RATP Dev s’apprête à expérimenter un premier « pilote » sur les lignes de bus d’Austin, la capitale du Texas. Un test important car ce réseau de 250 véhicules et 79 lignes est l’un des plus importants des Etats-Unis. Et puis, à la mi-février, les fondateurs de Swiftly ont fait un discret voyage à Paris pour rencontrer la direction du groupe. La RATP est vivement intéressée par la flexibilité de déploiement de la solution. Des tests devraient, là aussi, être menés rapidement sur le fabuleux réseau parisien de 4 500 autobus et 22 lignes de tram et de métro. Un tremplin potentiel pour Swiftly.

Le management de Swiftly ne cache d’ailleurs pas son souhait de mettre rapidement un pied sur le Vieux Continent. « Via ID et RATP Dev vont nous permettre de mieux comprendre le marché européen », se félicite Jonathan Simkin, PDG-fondateur de la start-up et serial entrepreneur renommé de la côte Ouest des Etats-Unis.

Usage grand public

Quant à Ford et Samsung, les deux autres acteurs majeurs du tour de table, ils entrent au capital de Swiftly par le biais de filiales spécifiques. Ford Smart Mobility s’est spécialisée dans le développement de nouvelles solutions de mobilité, en phase avec la stratégie du cinquième constructeur automobile mondial, qui a été l’un des premiers à se présenter comme un « fournisseur de mobilité » et plus seulement comme un fabricant de voitures.
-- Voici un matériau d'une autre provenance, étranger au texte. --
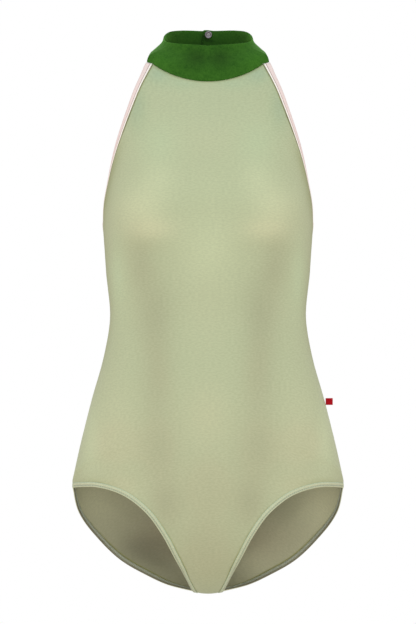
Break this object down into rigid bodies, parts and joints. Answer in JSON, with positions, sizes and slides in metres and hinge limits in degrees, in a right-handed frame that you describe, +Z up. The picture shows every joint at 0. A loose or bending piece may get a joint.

Samsung, qui investit par le biais de sa filiale californienne Samsung NEXT, voit quant à lui un potentiel d’usage grand public sur une vaste échelle. La technologie Swiftly, d’abord tournée vers les professionnels du transport public, pourra aussi être intégrée aux smartphones des voyageurs afin de faciliter encore davantage leur mobilité.